Since the entire customer journey is handled by the system, you depend on its stability, functionality and security. Only a clean and intuitive booking process leads to high user satisfaction. Therefore, it is not advisable for most providers to develop their own software. Instead, it makes more sense (and is faster) to use existing and proven solutions.
Find a software package that fits your needs.
Step 7: Design Marketing Measures
In the end, the most important thing is that a shared mobility offering is known to and used by the right people. The key word: marketing.
You need a brand personality that is based on your vision and goals and tells a compelling story. This will appeal to your target audience and set you apart from potential competition. To be recognized, constant branding is crucial.

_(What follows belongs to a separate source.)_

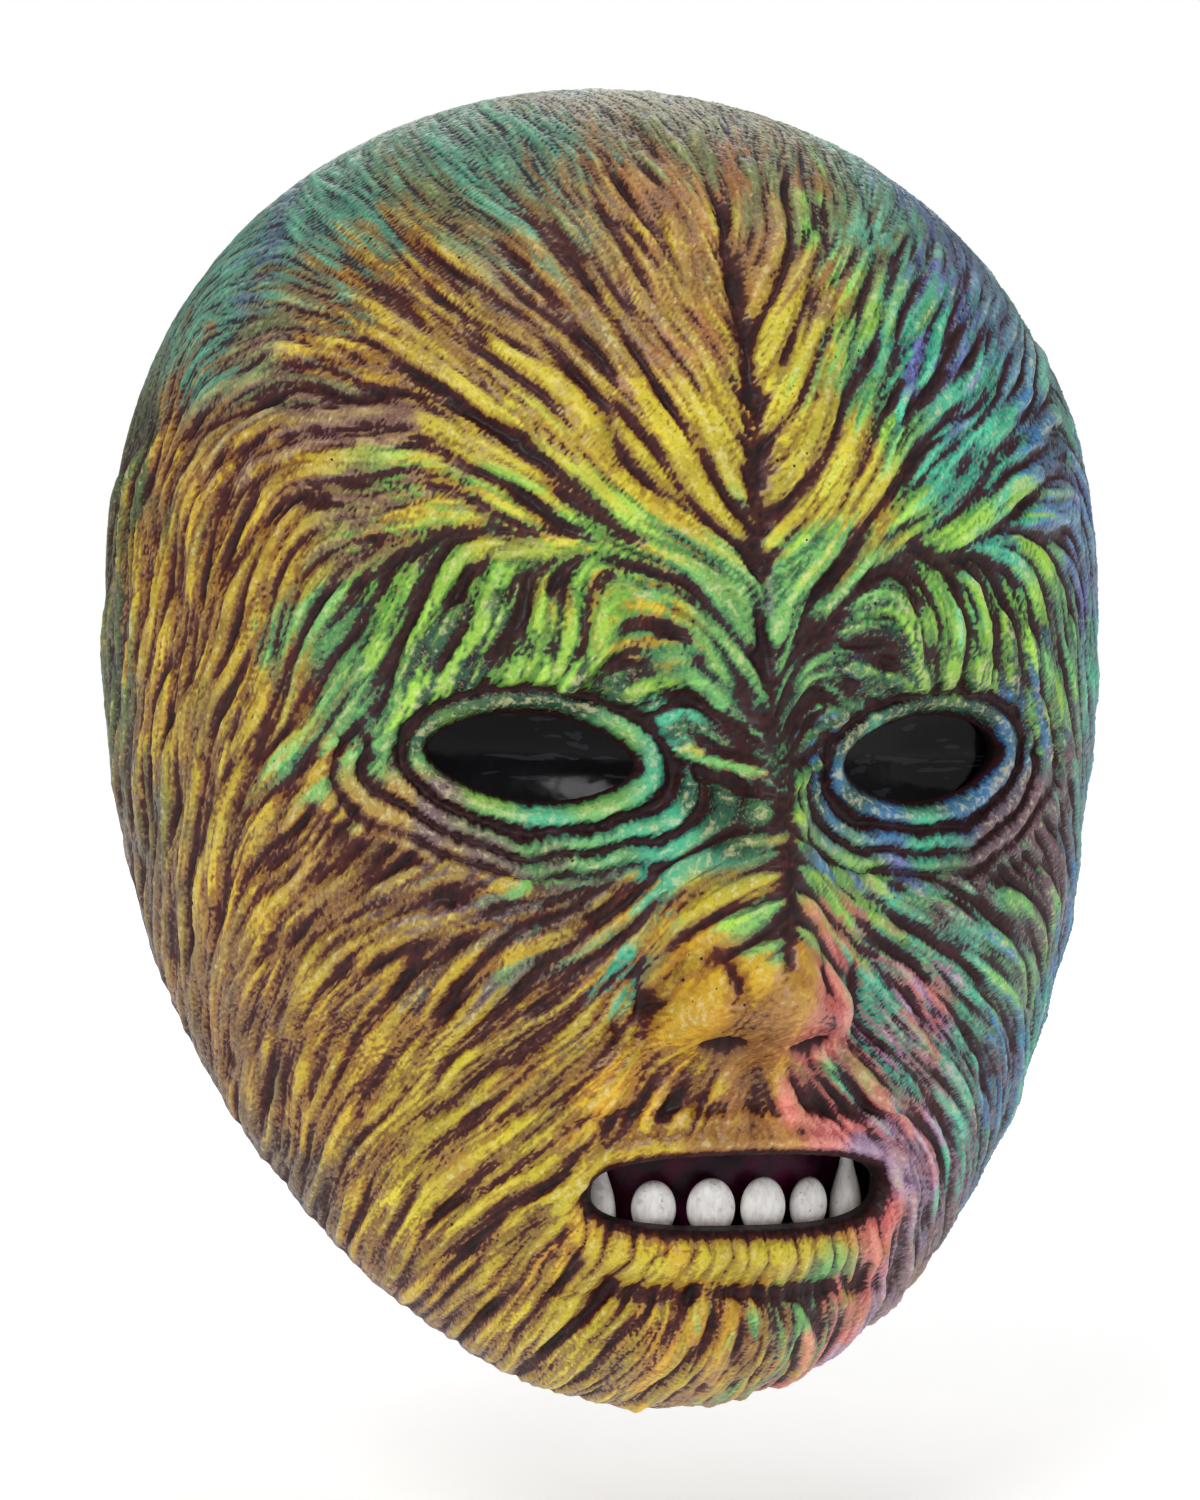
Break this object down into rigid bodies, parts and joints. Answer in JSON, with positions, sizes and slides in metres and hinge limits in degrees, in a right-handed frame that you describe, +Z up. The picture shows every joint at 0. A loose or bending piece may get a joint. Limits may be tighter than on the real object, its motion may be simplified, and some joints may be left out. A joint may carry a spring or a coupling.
{
  "type": "latex halloween mask",
  "caption": "Sculpted latex beast face mask with smoked eye lenses, seated teeth, foam pads and an adjustable elastic head strap.",
  "frame": {"origin": "middle of the wearer's head at eye height", "axes": "the face looks along -Y, +Z is up, +X is the wearer's left"},
  "size_m": [0.202, 0.2015, 0.2619],
  "materials": {
    "painted_latex": "satin airbrushed and washed paint: mustard, green, teal and plum over near-black grooves",
    "mouth_lining": "matte purple-black",
    "gum_rubber": "satin",
    "tooth_resin": "dry-brushed off-white",
    "smoked_lens": "gloss black smoke",
    "gasket_rubber": "matte",
    "foam": "open-cell foam",
    "anchor_rubber": "matte",
    "rivet_metal": "dull antique nickel",
    "washer_plastic": "satin",
    "elastic_webbing": "ribbed woven elastic",
    "strap_plastic": "moulded satin black",
    "thread": "twisted polyester thread"
  },
  "bodies": {
    "mask": {"face_shell": "painted_latex", "mouth_liner": "mouth_lining", "gum": "gum_rubber", "fang_right": "tooth_resin", "incisor_outer_right": "tooth_resin", "incisor_inner_right": "tooth_resin", "incisor_inner_left": "tooth_resin", "incisor_outer_left": "tooth_resin", "fang_left": "tooth_resin", "eye_lens_right": "smoked_lens", "eye_gasket_right": "gasket_rubber", "cheek_pad_right": "foam", "eye_lens_left": "smoked_lens", "eye_gasket_left": "gasket_rubber", "cheek_pad_left": "foam", "forehead_pad": "foam", "anchor_patch_left": "anchor_rubber", "rivet_post_left": "rivet_metal", "rivet_washer_left": "washer_plastic", "rivet_cap_left": "rivet_metal", "anchor_patch_right": "anchor_rubber", "rivet_post_right": "rivet_metal", "rivet_washer_right": "washer_plastic", "rivet_cap_right": "rivet_metal"},
    "strap": {"strap_short": "elastic_webbing", "strap_long": "elastic_webbing", "strap_return": "elastic_webbing", "strap_ring": "strap_plastic", "ring_stitches": "thread"},
    "slider": {"slider": "strap_plastic", "strap_end_fold": "elastic_webbing", "slider_stitches": "thread"}
  },
  "joints": [
    {"name": "strap_swing", "type": "hinge", "parent": "mask", "child": "strap", "pos_m": [0, -0.009, 0.022], "axis": [1, 0, 0], "range_deg": [-30, 70]},
    {"name": "slider_travel", "type": "slide", "parent": "strap", "child": "slider", "axis": [1, 0, 0], "range_m": [0, 0.026], "deforming": ["strap_return"]}
  ]
}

Also find the right channels to reach your target group: be it via social media, online advertising, print ads or displayed flyers and posters. Cooperations with large companies or municipal institutions also make your brand visible.
In addition, marketing tools such as discount codes or "refer a friend" campaigns help to expand your own reach and attract new customers.
Develop a meaningful marketing strategy.
The Key Success Factors Along the Way
Whether an offer is successful or not later depends on many factors. However, it is too easy to pass the responsibility and point to "the location", "the competition" or "the financial starting position". Instead, focus on the success factors that you can actually influence yourself:
Find partners to help you implement your offer.
Know who you are addressing.
The key is to focus on your target group.
Keep an eye on your numbers.
Regular cost control helps to readjust at any time and to make adjustments in expenses and tariffs.
You don't have to do things differently than the competition - you just have to do them better.
Only with efficient processes can you ensure that a growing range of products and services does not lead to proportionally more work.
Keep a long breath.
Few providers are profitable from the start, so allow yourself a test period of about 2 years.